鐔鑑賞記 by Zenzai

鍔や小柄など刀装小道具の作風・デザインを鑑賞記録

秋草図鍔 古金工 Kokinko Tsuba

2014-07-29 | 鍔の歴史
秋草図鍔 古金工


秋草図鍔 古金工

 露象嵌の処理が良く分る作品である。また、様々な処理技術が加えられている面白い標本でもある。耳を高くした木瓜形で、太刀様式だが、図柄の方向から打刀に用いられたものであることが判る。赤味の強い赤銅地に古拙な魚子地、高彫に金銀の色絵だが、色絵は薄い金銀の板を図柄に被せるという手法。被せた部分を金属などで接着したものが色絵。これと似ているが、被せた金属の端部を留める手法をうっとり色絵と呼ぶ。
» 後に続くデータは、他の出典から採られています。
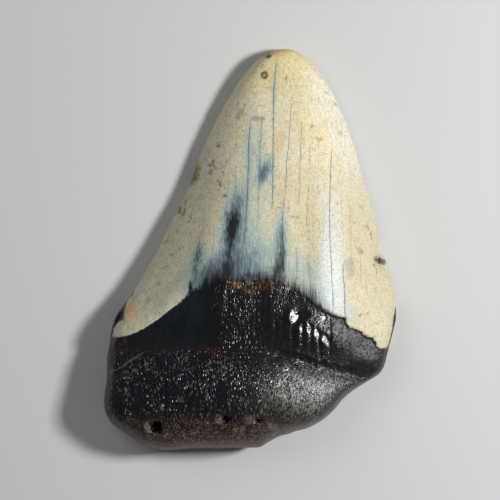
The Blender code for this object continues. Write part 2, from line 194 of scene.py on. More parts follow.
# Flutes between them: x, y, half-width, half-length, lean, height.
NECK_FLUTES = [
    (13.2, -23.6, 0.8, 2.4, 0, 0.16), (15.7, -24.8, 0.8, 2.0, 0, 0.14), (17.9, -26.2, 0.7, 1.6, 0, 0.14),
    (-13.2, -20.3, 0.7, 0.8, 0, 0.2), (-9.3, -18.4, 0.6, 1.6, 20, 0.2), (-7.3, -13.8, 0.5, 5.0, 12, 0.12),
]
# Their worn upper ends and the band's smooth right end, as tilted facets:
# x, y, half-width, half-length, lean, tilt in x and y.
NECK_FACETS = [
    (11.9, -18.7, 2.0, 2.2, -15, -0.36, 0.04), (14.1, -21.2, 1.1, 1.5, -10, -0.36, -0.10),
    (16.0, -21.8, 1.2, 1.9, -25, -0.34, -0.12), (18.1, -23.2, 1.2, 2.0, -25, -0.28, -0.08),
    (20.3, -24.8, 1.2, 1.9, -30, -0.30, -0.16), (20.1, -18.9, 0.9, 0.9, 0, -0.2, 0.0),
    (33.0, -27.6, 5.5, 3.6, -20, 0.04, -0.15),
    (-13.4, -20.3, 0.5, 0.6, 0, -0.4, 0.0), (-9.4, -18.4, 0.5, 0.8, 20, -0.4, 0.0),
]
POLISHED_FACETS = 6  # how many of them, from the first, are also polished
# The crown's long low ridge, which carries its highlight: x, y, half-width, half-length, height.
CROWN_RIDGE = [(20.0, -2.0, 3.6, 18.0, 0.48)]
# Nutrient holes: x, y, half-width, half-length, depth.
NUTRIENT_HOLES = [
    (-25.3, -48.6, 1.55, 1.6, 1.6), (-6.4, -46.4, 1.15, 1.0, 1.3), (2.1, -46.7, 0.8, 0.8, 1.0),
]
# Pale marks on the root. The first three are painted light: the left inner walls of the nutrient holes, as
# lit from the right. The rest are the root's own pale patches.
PALE_SPOTS_AND_LIT_WALLS = [
    (-27.9, -48.4, 0.65, 1.4, 0, 0.9), (-8.2, -46.3, 0.8, 1.2, 0, 0.8), (0.0, -46.6, 1.3, 1.3, 0, 0.6),
    (-1.8, -48.8, 0.8, 0.6, 0, 0.6), (6.2, -48.2, 1.5, 1.1, 20, 0.7), (-22.4, -50.4, 0.5, 0.4, 0, 0.8),
    (-23.6, -43.0, 0.3, 0.9, -5, 0.9), (-31.0, -32.9, 0.3, 0.5, 0, 0.7), (-25.3, -33.4, 0.3, 0.5, 0, 0.7),
    (-10.7, -31.0, 0.3, 0.6, 0, 0.7), (-11.4, -39.8, 0.25, 0.9, 0, 0.7), (-1.1, -42.3, 0.25, 1.1, 5, 0.8),
    (-34.7, -28.3, 0.3, 0.5, 0, 0.6),
]
# The root's larger lobe, worn smoother than the rest. Its paler grey is a painted highlight that stands in
# for the key light's sheen on it.
LARGE_LOBE = (18.5, -38.4, 11.0, 7.0, -12, 1.1)
ROOT_HAIRLINE = [(-38.8, -34.1), (-35.4, -32.3), (-34.4, -32.0), (-31.8, -30.1), (-29.3, -28.7)]
HAIRLINE_REACH = 0.35

# Masks that are painted from the lists of spots, each with its list and how soft its edges are.
SMOOTH_MASKS = {
    "dark": (DARK_SMEARS, 0.8),
    "fleck": (OCHRE_FLECKS, 0.6),
    "facet": ([(*facet[:5], 1.0) for facet in NECK_FACETS[:POLISHED_FACETS]], 0.3),
}
RAGGED_MASKS = {
    "spot": (DARK_SPOTS, 0.35),
    "ochre": (OCHRE_SPOTS, 0.5),
    "pale": (PALE_SPOTS_AND_LIT_WALLS, 0.35),
    "hole": ([(*hole[:4], 0, 1.0) for hole in NUTRIENT_HOLES], 0.2),
}
RUST_SOFTNESS = 0.5

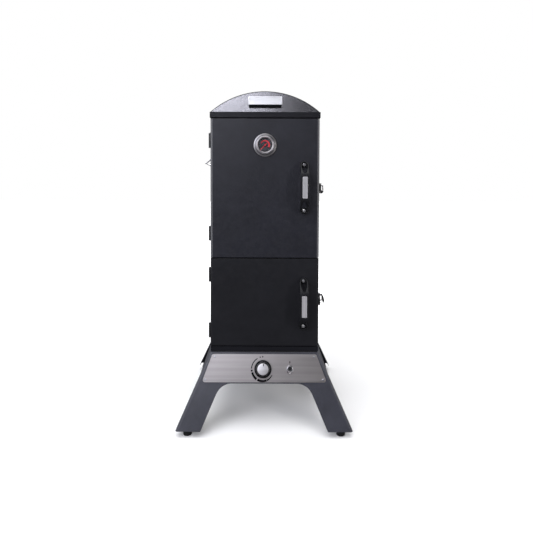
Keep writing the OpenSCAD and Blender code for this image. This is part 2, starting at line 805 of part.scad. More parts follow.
module thermometer_dial() {
    color("#26262a") on_door(0, thermo_z) translate([0, 0, 3.05]) difference() {
        cylinder(h = 1, r = thermo_r - 8.8, $fn = 96);
        translate([0, 0, -1]) cylinder(h = 3, r = 1.06, $fn = 24);
    }
}

// The needle is drawn pointing to the lower left, where it rests
module thermometer_needle() {
    color("#c03028") on_door(0, thermo_z) {
        translate([0, 0, 0.7]) cylinder(h = 4, r = 1, $fn = 24);
        translate([0, 0, 4.3]) cylinder(h = 1.6, r = 3, $fn = 32);
        rotate(225) translate([0, 0, 4.5]) linear_extrude(0.9)
            polygon([[-8, -1.6], [-8, 1.6], [22, 0.9], [26, 0], [22, -0.9]]);
    }
}

module thermometer_lens() {
    color("#eef2f5", 0.3) on_door(0, thermo_z) translate([0, 0, 7.5])
        cylinder(h = 2, r = thermo_r - 8.9, $fn = 96);
}

// ---------- hinges ----------

// Lift-off hinge: the lower knuckle carries the pin and stays on the cabinet
module hinge_base(z) {
    low = z - hinge_h / 2;
    difference() {
        union() {
            translate([-half_w - 2.1, hinge_y + 1, low]) cube([2, 30, hinge_h / 2 - 1]);
            translate([hinge_x, hinge_y, low]) cylinder(h = hinge_h / 2 - 0.3, r = hinge_r);
            translate([hinge_x, hinge_y, low]) cylinder(h = hinge_h - 4, r = hinge_pin_r);
        }
        for (dz = [7, 19]) along_x([-half_w - 5, hinge_y + 22, low + dz]) cylinder(h = 10, r = 1.6, $fn = 20);
    }
}

module hinge_leaf(z) {
    difference() {
        union() {
            translate([hinge_x, hinge_y, z]) cylinder(h = hinge_h / 2, r = hinge_r);
            translate([-half_w - 2.1, hinge_y - 19, z + 1]) cube([2, 18, hinge_h / 2 - 1]);
        }
        translate([hinge_x, hinge_y, z - 1]) cylinder(h = hinge_h / 2 - 2, r = hinge_pin_r + 0.06);
        for (dz = [8, 20]) along_x([-half_w - 5, hinge_y - 12, z + dz]) cylinder(h = 10, r = 1.6, $fn = 20);
    }
}

module cabinet_hinges() {
    color("#1a1a1c") for (z = concat(upper_hinge_z, lower_hinge_z)) hinge_base(z);
}
module upper_door_hinges() { color("#1a1a1c") for (z = upper_hinge_z) hinge_leaf(z); }
module lower_door_hinges() { color("#1a1a1c") for (z = lower_hinge_z) hinge_leaf(z); }

// ---------- door latches ----------

// Base plate on the cabinet's right side, with two ears that hold the lever's pin
module latch_base(z) {
    difference() {
        union() {
            translate([half_w + 0.1, latch_y - 15, z - 21]) cube([2, 34, 42]);
            for (dz = [-17, 14.4]) translate([half_w + 1, latch_y - 6, z + dz]) cube([13, 12, 2.6]);
        }
        translate([latch_x, latch_y, z - 30]) cylinder(h = 60, r = latch_pin_r + 0.06);
    }
}

module latch_bases() {
    color("#1c1c1e") {
        latch_base(upper_latch_z);
        latch_base(lower_latch_z);
    }
}

// Lever with its pin, a finger lip at the end and the wire bail held clear of the door
module latch_lever(z) {
    reach = 34;
    lip = 9;
    translate([latch_x, latch_y, z]) {
        color("#1c1c1e") {
            translate([0, 0, -19]) cylinder(h = 38, r = latch_pin_r);
            translate([0, 0, -13]) cylinder(h = 26, r = 4.4);
            translate([-1.5, 0, -13]) cube([3, reach, 26]);
            translate([-1.5, reach - 3, -13]) cube([lip, 3, 26]);
        }
        color("#d4d4d8") {
            for (s = [-1, 1]) translate([0, 9, s * 9.5]) rotate([0, 90, 0]) cylinder(h = 12, r = 1.5);
            translate([12, 9, -9.5]) cylinder(h = 19, r = 1.5);
            for (s = [-1, 1]) translate([12, 9, s * 9.5]) sphere(1.5);
        }
    }
}

module upper_latch_lever() { latch_lever(upper_latch_z); }
module lower_latch_lever() { latch_lever(lower_latch_z); }

// Hooked keeper on the door's right edge
module latch_keeper(z) {
    difference() {
        translate([half_w + 0.1, door_back_y - 20, z - 13]) cube([7, 16, 26]);
        translate([half_w + 2.1, door_back_y - 17.5, z - 14]) cube([8, 20, 28]);
    }
}

module upper_latch_keeper() { color("#26262a") latch_keeper(upper_latch_z); }
module lower_latch_keeper() { color("#26262a") latch_keeper(lower_latch_z); }

// ---------- exhaust damper ----------

// Ported disc that turns over the ports in the left wall; its finger tab flares outwards
module damper_disc() {
    color("#c4c4c8") along_x([-half_w - 2.3, damper_y, damper_z]) difference() {
        union() {
            cylinder(h = 1.9, r = damper_r, $fn = 96);
            translate([-10, 22, 0]) rotate([90, 0, 90]) linear_extrude(20)
                polygon([[6, 0], [6, 1.5], [3, 1.5], [-19, -27.8], [-17.6, -28.8], [4.4, 0]]);
        }
        rotate(45) translate([0, 0, -1]) damper_ports(9, 4);
        translate([0, 0, -1]) cylinder(h = 6, r = 3.06);
    }
}

module damper_pivot() {
    color("#dadade") along_x([-half_w - 2.3, damper_y, damper_z]) {
        translate([0, 0, -4]) cylinder(h = 13, r = 3);
        translate([0, 0, -3.4]) cylinder(h = 3.1, r = 7.5, $fn = 6);
        translate([0, 0, -12]) cylinder(h = 8.8, r1 = 3.5, r2 = 6);
        translate([0, 0, 4.1]) cylinder(h = 4, r = 7, $fn = 6);
    }
}

side_panel_left();
side_panel_right();
back_panel();
floor_pan();
front_rails();
top_cap();
arch_plates();
roof_sheet();
badge();
shelf_rails();
cooking_grid_1();
cooking_grid_2();
cooking_grid_3();
cooking_grid_4();
water_bowl();
smoker_box();
smoker_box_lid();
box_shelf();
burner();
electrode();
valve_body();
valve_stem();
gas_tube();
gas_inlet();
front_leg_panel();
rear_leg_panel();
base_side_panels();
feet();
control_panel();
panel_screws();
knob();
knob_insert();
igniter_body();
igniter_button();
drip_tray();
door_gaskets();
upper_door();
upper_door_liner();
upper_handle();
upper_handle_insert();
upper_handle_screws();
lower_door();
lower_door_liner();
lower_handle();
lower_handle_insert();
lower_handle_screws();
thermometer_case();
thermometer_dial();
thermometer_needle();
thermometer_lens();
cabinet_hinges();
upper_door_hinges();
lower_door_hinges();
latch_bases();
upper_latch_lever();
lower_latch_lever();
upper_latch_keeper();
lower_latch_keeper();
damper_disc();
damper_pivot();
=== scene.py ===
import json
import math

import bmesh
import bpy
from mathutils import Matrix, Vector

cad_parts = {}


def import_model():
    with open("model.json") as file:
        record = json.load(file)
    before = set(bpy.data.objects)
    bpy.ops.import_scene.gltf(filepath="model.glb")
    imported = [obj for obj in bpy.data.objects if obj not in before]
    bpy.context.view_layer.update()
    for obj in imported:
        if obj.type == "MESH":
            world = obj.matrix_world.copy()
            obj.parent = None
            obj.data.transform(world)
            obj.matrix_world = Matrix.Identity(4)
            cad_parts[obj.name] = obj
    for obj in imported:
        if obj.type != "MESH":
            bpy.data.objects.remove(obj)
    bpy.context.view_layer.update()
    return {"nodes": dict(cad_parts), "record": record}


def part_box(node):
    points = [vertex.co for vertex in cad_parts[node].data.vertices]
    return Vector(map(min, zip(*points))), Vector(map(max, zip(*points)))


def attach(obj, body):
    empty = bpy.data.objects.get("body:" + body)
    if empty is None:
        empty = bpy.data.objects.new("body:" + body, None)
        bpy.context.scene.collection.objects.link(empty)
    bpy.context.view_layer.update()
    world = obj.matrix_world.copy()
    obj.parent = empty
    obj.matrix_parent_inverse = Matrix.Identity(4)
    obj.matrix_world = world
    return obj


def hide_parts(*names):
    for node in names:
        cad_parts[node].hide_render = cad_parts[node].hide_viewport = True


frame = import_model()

RECORD = frame["record"]
NODES = frame["nodes"]
JOINTS = {j["name"]: j for j in RECORD["behaviour"]["joints"]}
MM = 0.001
CREASE_ANGLE = math.radians(32)   # gentler bends are shaded smooth
COAT_ROUGH = 0.05
POWDER_GRAIN, POWDER_HEIGHT = 900, 0.10 * MM
BRUSH_FINE, BRUSH_HEIGHT = 900, 0.06 * MM
PRINT_LOW, PRINT_HIGH = -0.05 * MM, 0.12 * MM   # printed marks, from just under to just over their surface


# ---------- shader helpers ----------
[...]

ここで採られている手法は、色絵の金属が破れている部分を観察するとうっとり色絵のようにも見えるし、破れの一部が下地と接着しているように見える部分もあり、技術的にも面白い作である。叩き込んだ露象嵌の端部にはみ出した金属が窺え、処理の過程が想像される。時代の上がる作であるにも関わらず、露象嵌の脱落が少ないのが不思議だ。裏の切羽台のすぐ上に一箇所抜けた痕跡があるのだが、比較的浅い処理であることが判る。露の球を打ち込んだ後に、その周囲を再度打ち込むという複式の処理をしているためであろうか、たいへんに興味深い。71ミリ。